Wolf: Sich zuerst an die eigene Nase fassen. Auf moderne Technik zurückgreifen. Arbeitsprozesse sinnvoll gestalten und sich in Verbänden wie dem Deutschen Hotel- und Gaststättenverband e.V (DeHoGa) oder dem BEN – Berlin Event Network - zusammenschließen. Im Wesentlichen geht es darum, die eigene Sturheit abzulegen. Die Leute sollen sich bitte mal fragen, was für ein Image sie sich für die Branche wünschen. Ein Schmuddel-Schwarzgeld-Image? Oder dass man endlich wieder mit Freude sagen kann, welchen Beruf man macht? Ich für meinen Teil liebe es, Gastronom zu sein.

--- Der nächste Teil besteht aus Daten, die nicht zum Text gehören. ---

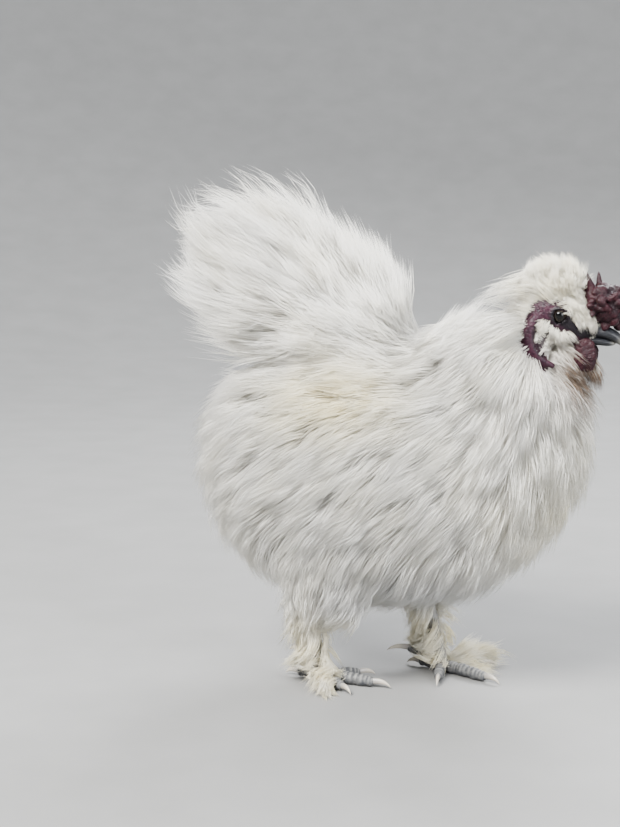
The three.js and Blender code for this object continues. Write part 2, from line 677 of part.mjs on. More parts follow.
function shankSolid(leg, grow) {
  const hock = vec(leg.hock);
  const ankle = new THREE.Vector3(...leg.pad, SHANK.ankle);
  const above = hock.clone().add(new THREE.Vector3(-2, 0, SHANK.above));
  const curve = new THREE.CatmullRomCurve3([above, hock, hock.clone().lerp(ankle, 0.5), ankle]);
  const round = (t) => Math.sqrt(1 - ((t - 0.5) / 0.52) ** 8);
  const radius = (t) => mix(SHANK.top, SHANK.bottom, t) * round(t);
  return scaledLimb(curve, SHANK.scutes, grow, radius, 0.9, new THREE.Vector3(1, 0, 0));
}

const thighBlob = (leg) => ({ centre: leg.thigh, radii: THIGH.radii, pitch: 0 });
const legParts = {};
bothSides((side, name) => {
  const leg = LEGS[name];
  for (const toe of TOES)
    addObstacle(addNode(`claw_${name}_${toe.name}`, clawSolid(leg, side, toe, 0), "horn"), "rigid");
  const clawsWide = TOES.map((toe) => clawSolid(leg, side, toe, GAP));
  const bare = (grow) => joined([padSolid(leg, grow), ...TOES.map((toe) => toeSolid(leg, side, toe, grow))]);
  const foot = largest(aboveFloor(cutBy(bare(0), clawsWide)));
  const shank = largest(cutBy(shankSolid(leg, 0), [bare(GAP), ...clawsWide, torsoWide]));
  const thighSolid = starBody(fieldOf(thighBlob(leg)), leg.thigh, 2, -THIGH.inset, FAR);
  const thigh = largest(cutBy(thighSolid, [torsoWide, shankSolid(leg, GAP)]));
  legParts[name] = { foot, shank, thigh };
  Object.entries(legParts[name]).forEach(([kind, body]) => addObstacle(body, `${kind}_${name}`));
});

// The lie of the feathers
const headAway = away([122, 0, 296], [0, 0, -0.35]);
function bodyLie(p) {
  const ahead = THREE.MathUtils.smoothstep(p.x, 40, 120);
  const above = THREE.MathUtils.smoothstep(p.z, 190, 260) * (1 - ahead);
  const side = THREE.MathUtils.clamp(p.y / 50, -1, 1);
  const lie = new THREE.Vector3(mix(-0.8, -0.3, ahead), 0, mix(-0.7, -1, ahead));
  return lie.lerp(new THREE.Vector3(-1, 0.5 * side, 0.1), above);
}

// Feathered pieces, from the front of the bird to its tail and down to its feet
const SEED = 7;
const random = randomFrom(SEED);
const crestRoots = spreadRoots(crestField, CREST.centre, CREST.inset, LOCKS.crest.spacing, random, NEAR);
const crestAway = away([134, 0, 296], [-0.5, 0, 0.1]);
const crestLocks = growLocks("crest", crestRoots, crestField, crestAway, LOCKS.crest, CREST.inset, random);
addNode("crest", fused(crestCore, crestLocks), "cream");

bothSides((side, name) => {
  const blob = tuftBlob(side);
  const field = fieldOf(blob);
  const outer = (p) => p.y * side > Math.abs(blob.centre[1]) - 1;
  const roots = spreadRoots(field, blob.centre, EAR_TUFT.inset, LOCKS.tuft.spacing, random, NEAR, outer);
  const lie = away([128, 0, 274], [-0.4, 0, -0.2]);
  const locks = growLocks(`ear_tuft_${name}`, roots, field, lie, LOCKS.tuft, EAR_TUFT.inset, random);
  addNode(`ear_tuft_${name}`, fused(tuftCores[name], locks), "plumage");
});

const CUT_CLEARANCE = 3; // how far the roots of locks keep from the cuts between the cores
const signedSide = (plane, p) => vec(plane.normal).dot(p.clone().sub(vec(plane.point)));
const onNeck = (p) => signedSide(NECK_CUT, p) > CUT_CLEARANCE;
const hackleRoots = spreadRoots(coat, NECK_CENTRE, CORE_INSET, LOCKS.hackle.spacing, random, FAR, onNeck);
const hackle = growLocks("neck", hackleRoots, coat, headAway, LOCKS.hackle, CORE_INSET, random);
addNode("neck", fused(neckCore, hackle), "plumage");

const onTail = (p) => signedSide(TAIL_CUT, p) > CUT_CLEARANCE;
const onTailEdge = (p) => onTail(p) && p.distanceTo(vec(TAIL_FAN)) > TAIL_EDGE;
const onTailSide = (p) => onTail(p) && p.distanceTo(vec(TAIL_FAN)) <= TAIL_EDGE;
function tailLocks(style, keep, fan) {
  const roots = spreadRoots(coat, TAIL_CENTRE, TAIL_INSET, style.spacing, random, FAR, keep);
  return growLocks("tail", roots, coat, away(fan, [0, 0, 0]), style, TAIL_INSET, random);
}
const plumes = tailLocks({ ...LOCKS.plume, upright: true }, onTailEdge, PLUME_FAN);
const coverts = tailLocks(LOCKS.covert, onTailSide, TAIL_FAN);
addNode("tail", fused(tailCore, [...plumes, ...coverts]), "plumage");

// Each wing has three tiers of feathers, the longest at its lower edge, rooted in its core
const WING_INSET = 10;
const WING_TIERS = [
  { count: 5, from: [-60, -20], to: [28, -18], length: 68, width: 22, out: 0 },
  { count: 4, from: [-38, 4], to: [34, 4], length: 50, width: 22, out: -1 },
  { count: 3, from: [-14, 22], to: [38, 20], length: 40, width: 20, out: -2 },
];
bothSides((side, name) => {
  const locks = WING_TIERS.flatMap((tier) => {
    const roots = Array.from({ length: tier.count }, (_, i) => {
      const t = i / (tier.count - 1);
      const [x, z] = [0, 1].map((k) => WING.centre[2 * k] + mix(tier.from[k], tier.to[k], t));
      return toLevel(coat, new THREE.Vector3(x, side * BREAST.radii[1], z), -WING_INSET);
    });
    const style = { ...LOCKS.covert, length: tier.length, width: tier.width, tip: tier.out };
    const lie = () => new THREE.Vector3(-1, 0, -0.42);
    return growLocks(`wing_${name}`, roots, coat, lie, style, WING_INSET, random);
  });
  addNode(`wing_${name}`, fused(wingCores[name], locks), "plumage");
});

// Legs: locks of the thighs hang down, and feathers stand out from the outer side of shank and foot
function shankFeathers(name, side, leg) {
  const locks = [];
  const { count, high, low, length, width, thickness, droop } = SHANK_LOCKS;
  const shares = [1, 0.8, 0.6];
  for (let i = 0; i < count; i++) {
    const height = mix(high, low, i / (count - 1));
    const t = height / leg.hock[2];
    const root = new THREE.Vector3(...leg.pad, 0).lerp(vec(leg.hock), t);
    const bearing = side * rad(mix(...SHANK_BEARINGS, (i * GOLDEN_SHARE) % 1));
    const direction = new THREE.Vector3(Math.cos(bearing), Math.sin(bearing), -0.6 * Math.sqrt(t));
    shares.some((share) => {
      const spine = looseSpine(root, direction, length * share, droop * t, UPWARD);
      return placeLock(locks, `shank_${name}`, spine, width, thickness);
    });
  }
  return locks;
}

function footFeathers(name, side, leg) {
  const locks = [];
  const { length, width, thickness, droop } = FOOT_LOCKS;
  for (const { on, at, turn } of FOOT_ROOTS) {
    const toe = TOES.find((one) => one.name === on);
    const { out, curve } = toeLine(leg, side, toe);
    const root = curve.getPoint(at).addScaledVector(UPWARD, 1.2);
    const direction = out.clone().applyAxisAngle(UPWARD, side * rad(turn));
    const spine = looseSpine(root, direction, length, droop, UPWARD);
    placeLock(locks, `foot_${name}`, spine, width, thickness);
  }
  return locks;
}

bothSides((side, name) => {
  const leg = LEGS[name];
  const { foot, shank, thigh } = legParts[name];
  const field = fieldOf(thighBlob(leg));
  const outerSide = (p) => (p.y - leg.thigh[1]) * side > -10;
  const roots = spreadRoots(field, leg.thigh, THIGH.inset, LOCKS.thigh.spacing, random, FAR, outerSide);
  const down = () => new THREE.Vector3(-0.3, 0.12 * side, -1);
  const locks = growLocks(`thigh_${name}`, roots, field, down, LOCKS.thigh, THIGH.inset, random);
  addNode(`thigh_${name}`, fused(thigh, locks), "fluff");
  addNode(`shank_${name}`, fused(shank, shankFeathers(name, side, leg)), "cream");
  addNode(`foot_${name}`, fused(foot, footFeathers(name, side, leg)), "slate");
});

const clearOfWing = (p) => ellipsoidField(p, wingBlob(Math.sign(p.y))) > CUT_CLEARANCE;
const onTorso = (p) =>
  signedSide(NECK_CUT, p) < -CUT_CLEARANCE && signedSide(TAIL_CUT, p) < -CUT_CLEARANCE && clearOfWing(p);
const bodyRoots = spreadRoots(coat, TORSO_CENTRE, CORE_INSET, LOCKS.body.spacing, random, WHOLE, onTorso);
const bodyLocks = growLocks("torso", bodyRoots, coat, bodyLie, LOCKS.body, CORE_INSET, random);
addNode("torso", fused(torsoCore, bodyLocks), "plumage");

// The whole bird, centred over the middle of its box
const box = new THREE.Box3().setFromObject(bird);
bird.position.set(onGrid(-(box.min.x + box.max.x) / 2), onGrid(-(box.min.y + box.max.y) / 2), 0);
const model = new THREE.Group();
model.name = "silkie_cock";
model.add(bird);

export default model;
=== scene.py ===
"""The looks of a life-size silkie cock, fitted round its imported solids."""
import math
from typing import NamedTuple

import bmesh
import bpy
import numpy as np
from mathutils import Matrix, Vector
from mathutils.kdtree import KDTree


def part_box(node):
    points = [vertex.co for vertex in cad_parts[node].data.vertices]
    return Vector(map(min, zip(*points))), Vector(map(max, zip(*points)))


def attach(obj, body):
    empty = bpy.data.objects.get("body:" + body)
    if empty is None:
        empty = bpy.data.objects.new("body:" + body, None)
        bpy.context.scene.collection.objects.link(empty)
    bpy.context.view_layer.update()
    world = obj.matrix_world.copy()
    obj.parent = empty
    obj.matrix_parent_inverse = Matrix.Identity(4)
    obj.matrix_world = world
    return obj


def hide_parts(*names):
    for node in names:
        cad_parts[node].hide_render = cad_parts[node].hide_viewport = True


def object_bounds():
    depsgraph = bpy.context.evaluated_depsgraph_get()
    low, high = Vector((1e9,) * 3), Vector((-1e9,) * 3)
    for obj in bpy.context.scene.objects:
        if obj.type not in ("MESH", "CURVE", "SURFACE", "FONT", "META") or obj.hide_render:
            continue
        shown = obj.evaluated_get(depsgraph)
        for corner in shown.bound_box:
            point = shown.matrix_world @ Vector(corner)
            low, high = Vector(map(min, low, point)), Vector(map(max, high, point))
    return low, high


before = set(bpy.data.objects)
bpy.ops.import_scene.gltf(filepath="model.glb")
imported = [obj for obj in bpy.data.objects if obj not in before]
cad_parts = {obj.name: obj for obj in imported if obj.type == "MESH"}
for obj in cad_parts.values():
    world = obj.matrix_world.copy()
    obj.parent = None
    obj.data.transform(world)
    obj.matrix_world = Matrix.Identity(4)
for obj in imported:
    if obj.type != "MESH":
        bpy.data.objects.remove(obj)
solid_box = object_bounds()

# Sizes are in millimetres in the bird's own frame: X ahead, Y to its left, Z up, floor at 0
MM = 0.001
SIDES = {"right": -1, "left": 1}
ANY = (-math.inf, math.inf)


# Kinds of measured things
class Egg(NamedTuple):
    """A rounded form: centre, radii along its own axes, and pitch in degrees, nose up."""

    centre: tuple
    radii: tuple
    pitch: float = 0


class Leg(NamedTuple):
    """Places of a leg's joints, and the ways of its foot and of the feathers on it in degrees."""

    pad: tuple
    hock: tuple
    thigh: tuple
    heading: float
    spread: float
    feathering: float


class Toe(NamedTuple):
    """A toe: bearing from the foot's heading in degrees, and lengths of toe and claw."""

    name: str
    bearing: float
    length: float
    radius: float
    claw: float
    lift: float = 0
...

Vielleicht, weil ich meine Rolle verstanden habe.
Was ist denn die Rolle eines Gastronomen?
Wolf: Man ist Gastgeber. Für die eigenen Mitarbeiter und in meinem Fall der Stadt Berlin. Es ist doch toll, wenn Besucher von überall in der Welt sich bei uns wohlfühlen und ich dafür im Zweifel auch mal die Extrameile mehr gehe, statt - wie in der Branche leider üblich - immer gleich den Stift fallen zu lassen. So als wäre das nicht etwas ganz Wunderbares, was wir Gastronomen da grundsätzlich leisten.
Nämlich?
Wolf: Na, wir tun nichts Geringeres, als uns um das leibliche wie fürs seelische Wohl der Menschen zu kümmern. Schauen Sie, manche Gastronomiebetriebe sind sowas wie das Wohnzimmer der Anwohner. Kurz gesagt: Ist der Mitarbeiter zufrieden, ist es auch der Gast. Und dann ist auch der Chef zufrieden. Ist es andersherum, braucht man sich nicht zu wundern.